TaxSlayer – Conversion Modal

The images below are part of a flow that sends users (who are already customers and used the Simple Free product the previous year, as well as those same users who have not filed their taxes yet) an email with an offer to “save time” and pull last year’s tax return information into the current year’s return. However, to do so, you have to upgrade to the Classic Product. But as an extra incentive, you also get several other features when you upgrade.

For this task, the requirements were to essentially refresh the content and UI. However, I was also tasked with answering the following questions:

  • How can we improve this modal/process?
  • With the increase of Free Users, is this an opportunity to convert more Free Users to our Classic Product? As of 2019, the Original Design was producing a 6.8% conversion rate. After the Update Design was implemented in 2022, the conversion rate has [increased/decreased] [% goes here]. (Data coming soon.)

At first glance, there were lots of elements I questioned/wanted to understand more about in the Original Design:

  • Icon: Why does it look like someone is leaving?
  • Bullets: What are the bullets? Are they features? What is IRS Inquiry Assistance?
  • Social Security Box: What do you need my SSN to upgrade? That seems scary.

After digging into the flow a little bit, I discovered there was a “reskinned” (low effort, design facelift basically) version in the backlog. So, I decided to investigate a little more. After all, if one of the questions to answer is “Can we convert more users?” I need to know as much about the build of this modal and the flow/process as possible.

Even though the modal felt better from a UI standpoint, there were still a few things that bugged me:

  • Icon: The icons looks better, but still doesn’t match the messaging. The subtext literally talks about “time savings.”
  • Bullets: The bullets’ content still wasn’t updated and didn’t tell me enough about those features to push me into wanting to upgrade for them (in addition to importing my my prior year’s tax return).
  • Social Security Box: Although the styling looks better, nothing about the content makes me feel any less nervous about typing in my SSN (even though I’m in a fintech application).

So, I started to ask a few more questions. The first question I asked was, “Does the SSN have to be on the same screen as the upsell language? Can it be moved to like a ‘second step’ situation?” And then, I asked, “If the user receives an email that has a unique identifier, once they click the email, they’re going to have to log into the app. Why do we need to ask them information that we already have on file? And if it’s for security reasons, the user has already logged into their account securely from an email with their unique identifier attached. Can this portion of the modal simply be removed?”

The answer was, “Yes! You’re right. It’s not needed. Let’s get rid of it.”

Woo hoo! My first win.

The next portion of the modal that I wanted to tackle were the bullets. If I (someone who works for this company and should understand how most everything works… to an extent) don’t know what a bullet means, the average user probably won’t either. And if they don’t understand on first read, they’re not going to try and understand it for the sake of spending money and upgrading.

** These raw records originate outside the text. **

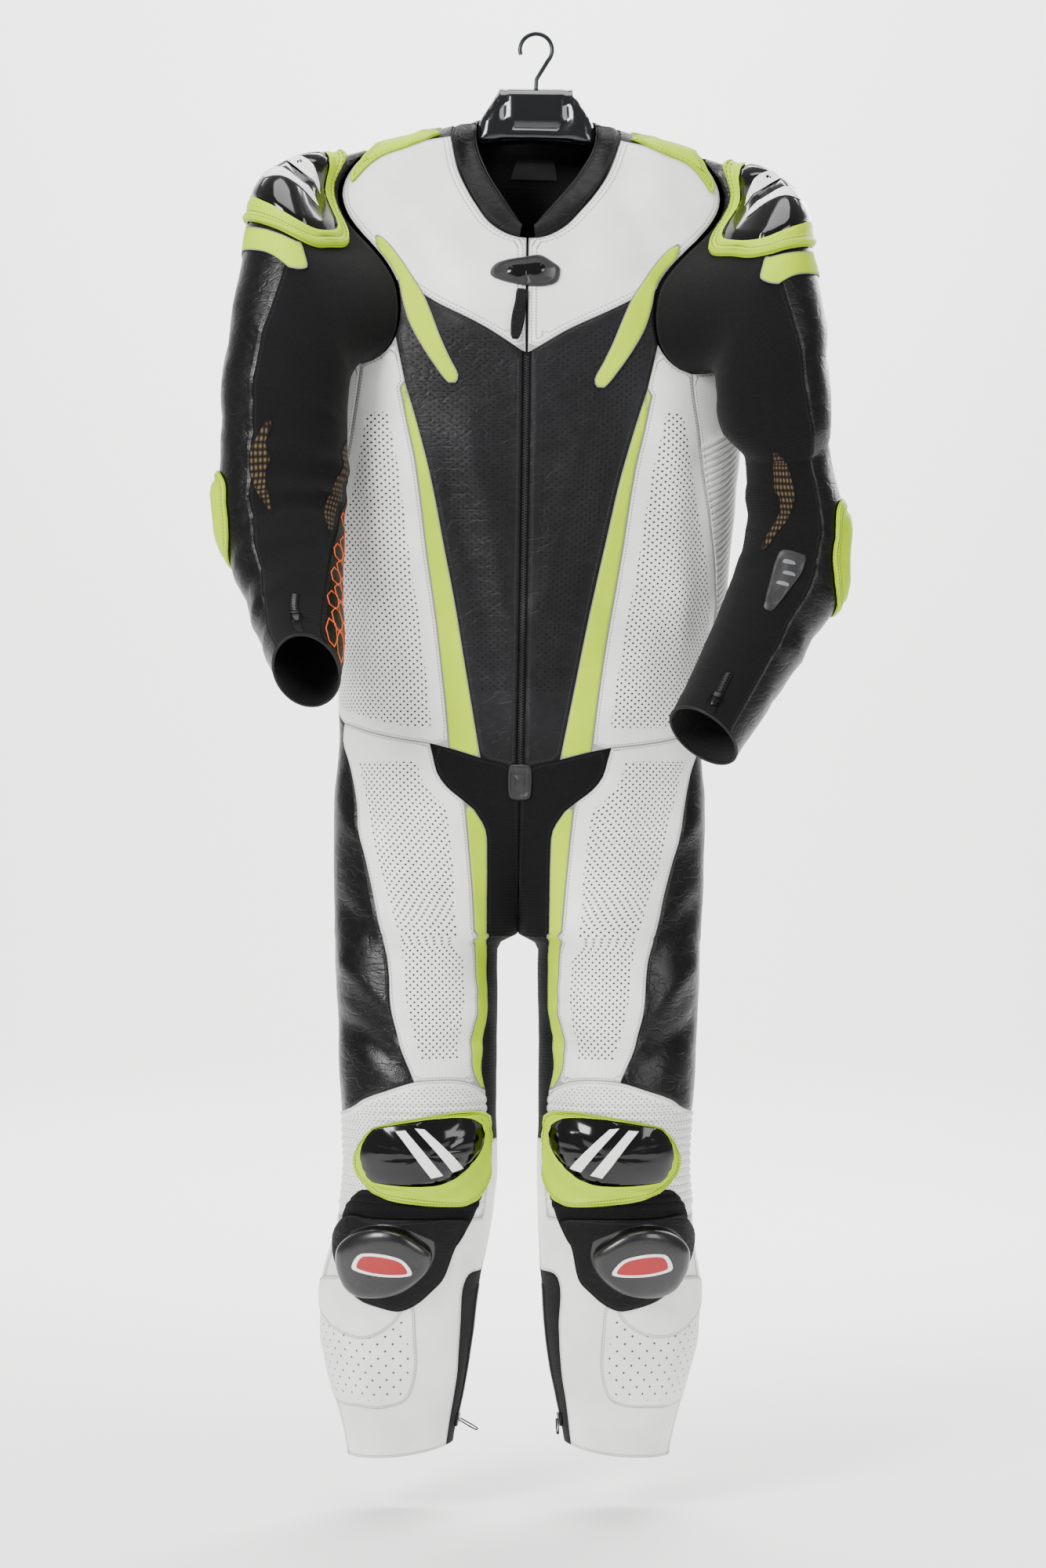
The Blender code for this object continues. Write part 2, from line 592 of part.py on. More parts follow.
def make_leg(side, tag):
    """Panels of one leg."""
    leg, facing = body_surface(side, "leg"), -side
    panel("thigh_" + tag, join(
        WAIST.part(0, 3), OUTER_SEAM.part(), KNEE_TOP.part(5, 1), THIGH_STRIPE.part(8, 0),
        WING_SIDE.part(4, 0)), leg, facing, WHITE)
    panel("thigh_stripe_" + tag, join(
        WING_SIDE.part(4, 5), THIGH_INNER.part(), KNEE_TOP.part(0, 1), THIGH_STRIPE.part(8, 0)),
        leg, facing, LIME)
    panel("inner_leg_" + tag, join(
        WING_TOP.part(5, 0), CROTCH_FRONT.part(), shift(SEAT_BOTTOM.part(2, 0), -1),
        shift(INSEAM_BACK.part(), -1), KNEE_UNDER.part(), KNEE_INNER.part(2, 0),
        THIGH_INNER.part(8, 0), WING_SIDE.part(5, 0)), leg, facing, KNIT, wall=STRETCH)
    panel("outer_leg_" + tag, join(
        WAIST.part(3, 6), SEAT_SIDE.part(), INSEAM_BACK.part(), THIGH_BACK.part(3, 0),
        KNEE_TOP.part(9, 5), OUTER_SEAM.part(11, 0)), leg, facing, BLACK)
    panel("knee_ribs_" + tag, join(
        KNEE_TOP.part(), KNEE_OUTER.part(), KNEE_BOTTOM.part(4, 0), KNEE_INNER.part(4, 0)),
        leg, facing, WHITE, **knee_rib_options())
    panel("shin_" + tag, join(
        KNEE_UNDER.part(1, 2), KNEE_INNER.part(2, 4), KNEE_BOTTOM.part(0, 3), CALF_FRONT.part(),
        HEM.part(3, 1), ZIP_FRONT.part(4, 0), CALF_INNER.part(2, 0)), leg, facing, WHITE)
    panel("calf_" + tag, join(
        THIGH_BACK.part(), shift(KNEE_UNDER.part(0, 1), 1), shift(CALF_INNER.part(), 1),
        shift(ZIP_BACK.part(), 1), HEM.part(6, 3), CALF_FRONT.part(3, 0), KNEE_BOTTOM.part(3, 4),
        KNEE_OUTER.part(2, 0)), leg, facing, WHITE)


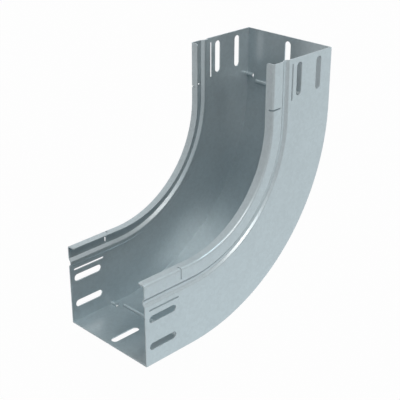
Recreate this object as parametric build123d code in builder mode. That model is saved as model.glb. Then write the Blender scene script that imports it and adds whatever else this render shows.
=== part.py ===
from build123d import *
import os

# Cable tray riser: a 90 degree upward bend of U-section cable tray, in three pressed sheet pieces.
# It lies on its left side plate. The low end faces -X, the high end faces +Y, and the tray's
# width runs along +Z. The origin is on the ground, at the middle of the square footprint.

# Channel
inside_width = 100.0
wall_height = 80.0
sheet = 1.0

# Run of the tray: straight end, quarter-circle bend, straight end
straight_run = 55.0
floor_radius = 180.0

# Lip turned in along the top of each side plate; bend radii are to the middle of the sheet
lip_width = 8.5
lip_bend_radius = 1.5
lip_corner_radius = 2.0

# Bead pressed inwards along each side plate, below the rim: a ramp, a flat and a ledge
bead_low = 59.2
bead_mouth = 8.3
bead_ramp_rise = 1.8
bead_ledge_drop = 3.3
bead_depth = 2.0
bead_bend_radius = 0.9

# Relief slit across the rim and the outer part of the lip
relief_from_end = 42.0
relief_width = 1.6
relief_above_bead = 2.0
relief_in_lip = 4.5

# Bolt slots, the same size in the side plates and in the floor
slot_length = 31.0
slot_width = 7.0
slot_from_end = 20.0
lower_slot_height = 18.0
upper_slot_height = 45.0

# Narrow coupling slit between the upper slot and the bead
coupling_slit_length = 34.5
coupling_slit_width = 1.9
coupling_slit_from_end = 21.75
coupling_slit_below_bead = 5.1

# Half-round bridges lanced up out of the floor, across the run
bridge_radius = 2.5
short_bridge_from_end = 47.0
short_bridge_length = 7.5
long_bridge_from_end = 52.5
bridge_gap = 4.0

# Sizes that follow from those above
outside_width = inside_width + 2 * sheet
overall = straight_run + floor_radius
ground_edge = -overall / 2
bend_start_x = ground_edge + straight_run
bend_centre_y = ground_edge + floor_radius
bead_high = bead_low + bead_mouth
relief_bottom = bead_high + relief_above_bead
coupling_slit_height = bead_low - coupling_slit_below_bead
floor_top = ground_edge + sheet
bridge_hollow = bridge_radius - sheet
long_bridge_start = sheet + short_bridge_length + bridge_gap

# Each bridge: its place from the end, where it starts across the tray, and its length
bridges = [
    (short_bridge_from_end, sheet, short_bridge_length),
    (short_bridge_from_end, outside_width - sheet - short_bridge_length, short_bridge_length),
    (long_bridge_from_end, long_bridge_start, outside_width - 2 * long_bridge_start),
]

bend_axis = Axis((bend_start_x, bend_centre_y, 0), (0, 0, 1))

# The section stands at the start of the bend: local x across the tray, local y up from the floor
section_plane = Plane(origin=(bend_start_x, ground_edge, 0), x_dir=(0, 0, 1), z_dir=(-1, 0, 0))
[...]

So, after speaking with a member of our content team, we aligned with features that highlight “savings” rather than “time savings.” In addition, we added extra details to any feature that might be less clear as to what it is. For me, the features are much more compelling when you think about all that you get in addition to pulling your prior year tax return’s information over.

Yassss! Second win!

I was also able to change:

  • Buttons: I updated the “Verify” button to “Yes, Upgrade,” which is super clear and less intimidating.
  • Alignment/Positioning: I centered and stacked the buttons to prioritize the upgrade button over the “No, thanks” button. In the Original Design, this button was left aligned with all of the content and made it feel like that’s the primary action you should take.
  • Icon: I also was able to swap out the icon with something that matches the theme of the modal header… which is savings.
  • Success Screen: I noticed that there was no “success screen.” A.k.a. no confirmation that an upgrade has happened… other than the title of the page at the top left changes from “Simply Free” to “Classic Edition,” but… the average user probably wouldn’t notice that if I had to guess. So, I suggested we not only add a success modal once a user upgrades, but also add a bit of “delight” to the modal. …and that’s how the “Confetti Modal” was born lol. Once the user upgrades, a “success modal” appears and confetti (which I animated) falls from the screen.

Hopefully, these (what might seem small) changes will make the modal seem more compelling to the Simply Free users (who already have shown interest by clicking the email) and convert more of those users to Classic users.